The kids meet with Glee choreographers, who ask them to describe themselves. The kids do as I described them above, only less mean. Then the choreographers try to teach them the steps for the video, but none of them can dance, which pisses off the choreographers.

Then they record their vocals in the recording studio. The woman who is overseeing the session is coaching the kids along, which means everyone is putting more effort into this one single song than Katy Perry and her crew have for all of her songs put together.

“I’m a classically trained singer,” Lindsay tells us in confessional. “I have one of the best voices here. That’s why I’m, like, nailing it.” Wow, she’s bringing out the Rachel bitch factor.

Glee Project 101

Then we move onto to the filming of the video. The director says he has worked with a number of hip hop stars…so a Katy Perry song for a Glee spinoff is right up his alley?

Glee Project 101

The concept for the video is that each kid will express their individuality during a yearbook photo shoot. Robert and the director are creeped out when Ellis dials her playing a child act up to 11. Come on, lady. It doesn’t even make sense to do that when you are supposed to be in a high school.
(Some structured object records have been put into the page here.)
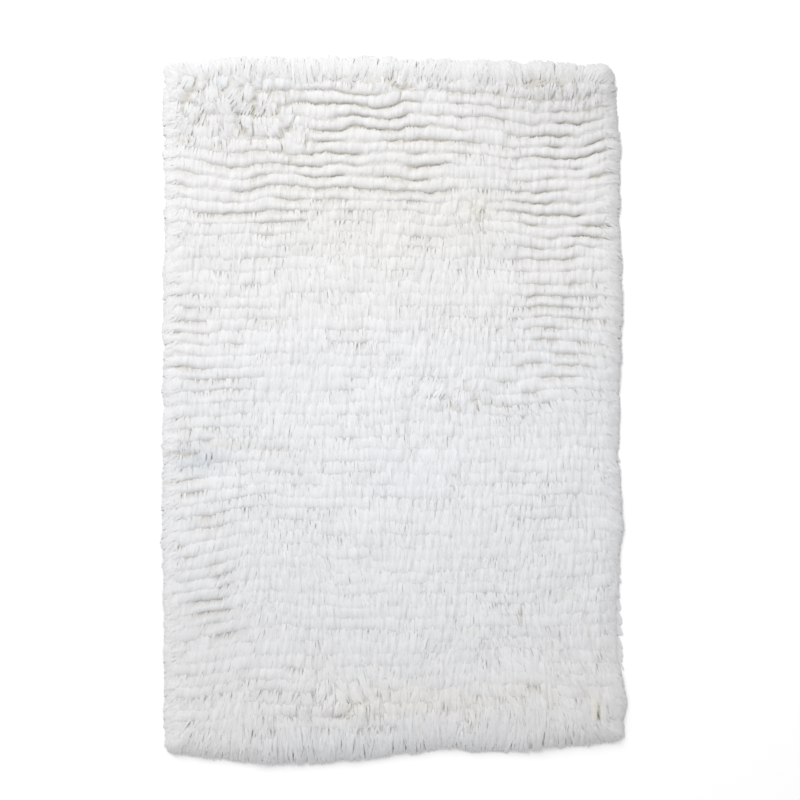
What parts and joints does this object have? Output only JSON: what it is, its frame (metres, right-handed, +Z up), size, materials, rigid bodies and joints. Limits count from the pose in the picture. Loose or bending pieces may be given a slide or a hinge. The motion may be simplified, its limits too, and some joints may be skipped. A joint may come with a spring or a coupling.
{
  "type": "hand-woven shag rug",
  "caption": "White wool shag rug lying flat: a soft slab of long pile in rows across it, tousled in places, with loose wool locks over all four edges.",
  "frame": {"origin": "on the floor, under the middle of the rug's outline", "axes": "+Z up, +Y along the long side, towards the end that the pile falls away from, +X across"},
  "size_m": [1.1996, 1.8418, 0.0456],
  "materials": {
    "wool_pile": "matt off-white undyed wool in long soft pile"
  },
  "bodies": {
    "root": {"woven_shag_rug": "wool_pile"}
  },
  "joints": []
}
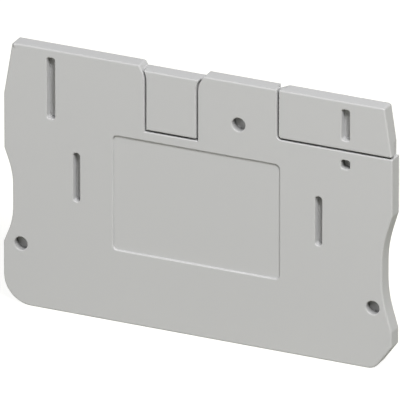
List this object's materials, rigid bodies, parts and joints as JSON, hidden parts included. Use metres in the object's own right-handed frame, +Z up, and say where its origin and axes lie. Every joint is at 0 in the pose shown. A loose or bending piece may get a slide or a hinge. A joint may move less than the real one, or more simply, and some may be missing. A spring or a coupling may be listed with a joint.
{
  "type": "terminal block end cover",
  "caption": "Thin moulded plate that closes the open end of a row of terminal blocks, with snap pegs and ribs on its mating side and a blank label recess outside.",
  "frame": {"origin": "centre of the mating face, halfway along the cover and halfway up", "axes": "+Y out of the mating face, into the row of blocks; +X along the cover, to the end with the end panel; +Z up, to the edge with the tabs"},
  "size_m": [0.0578, 0.0038, 0.0384],
  "materials": {
    "grey_polyamide": "fine matt moulded"
  },
  "bodies": {
    "root": {"end_cover": "grey_polyamide"}
  },
  "joints": []
}
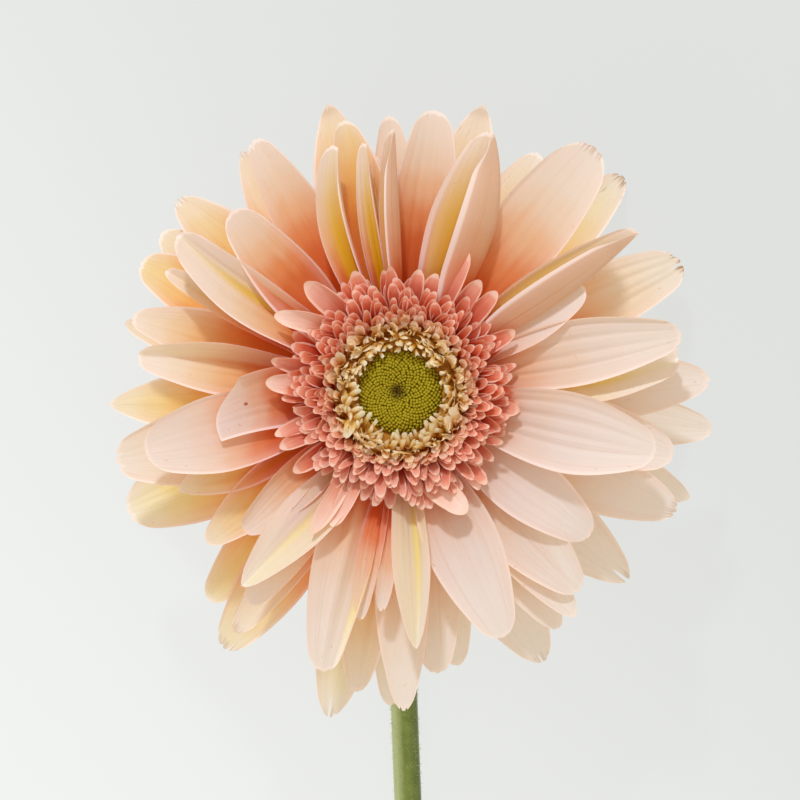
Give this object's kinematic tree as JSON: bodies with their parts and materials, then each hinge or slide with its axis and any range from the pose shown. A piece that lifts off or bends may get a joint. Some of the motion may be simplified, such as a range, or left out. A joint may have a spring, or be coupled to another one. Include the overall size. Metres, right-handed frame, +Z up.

After the video shoot, the kids head back to their lounge and discuss what has happened. Cameron goes all reality TV bitch and tells Hannah that she was the weakest person. He’s all, “I’m not trying to upset you, I’m just telling y’all like it is.” I am surprised we didn’t see him in the confessional saying, “I’m not here to make friends. I’m here to win.” Finger snap!

Also, Matheus is sitting next to somebody, but the camera angle makes it looks like he is a puppet and the guy next to him has his hand up his butt. I would show you, but instead of screencapping this show, I’m just using whatever promotional pictures are on the Oxygen website. If that doesn’t count as fair use, then nothing on this website is and I should give up now.

Glee Project 101

The three kids who were judged the weakest and up for elimination are Ellis, Bryce and Damian. We are told that Bryce is up there because he had an attitude problem, but we were never shown him having an attitude problem. They should have showed us something about that. The only thing I could see that looked like he had a bad attitude was when the other contestants were talking, you could see Bryce in the background and he was using a pool stick on a foosball table. That is sick.

Each of the three are assigned a song to sing to convince the judges to let them stay. Ellis is assigned some musical song I don’t know because musicals are boring, Damian will have to sing “Jesse’s Girl” and Bryce is given a Bruno Mars song because he kind of looks like Bruno Mars.

Robert reminds us that this contest is not just about being a good singer, “It is about finding someone who will inspire the writers to write for them.” Since this is Glee, that should read: It is about finding someone who will inspire the “writers” to “write” for them.

Glee Project 101

Ryan Murphy, the man who created Glee while in prison, is there with Robert and the choreographer to judge the three singers. Mr. Murphy is wearing this wool cap thing, so either he is a white boy who desires to break into rap music, or he is a 55-year-old breast cancer patient who lost her hair to chemo.

Damian tells us he is worried as he has never heard “Jesse’s Girl” before, but still gives a good rendition. Ryan notices that instead of singing “I wish I had Jesse’s girl”, Damian mistakenly went, “I wish I was Jesse’s girl.”

Damian is embarrassed, but Ryan jokes, “I could write for that…and I have.” God help the transgender community if Ryan Murphy thinks Glee needs a trans character.

Anyway, Bryce is the first contestant eliminated from the show, which is fitting because he looks like that kid from the first season who barely spoke in 22 episodes and wasn’t hired back for season 2.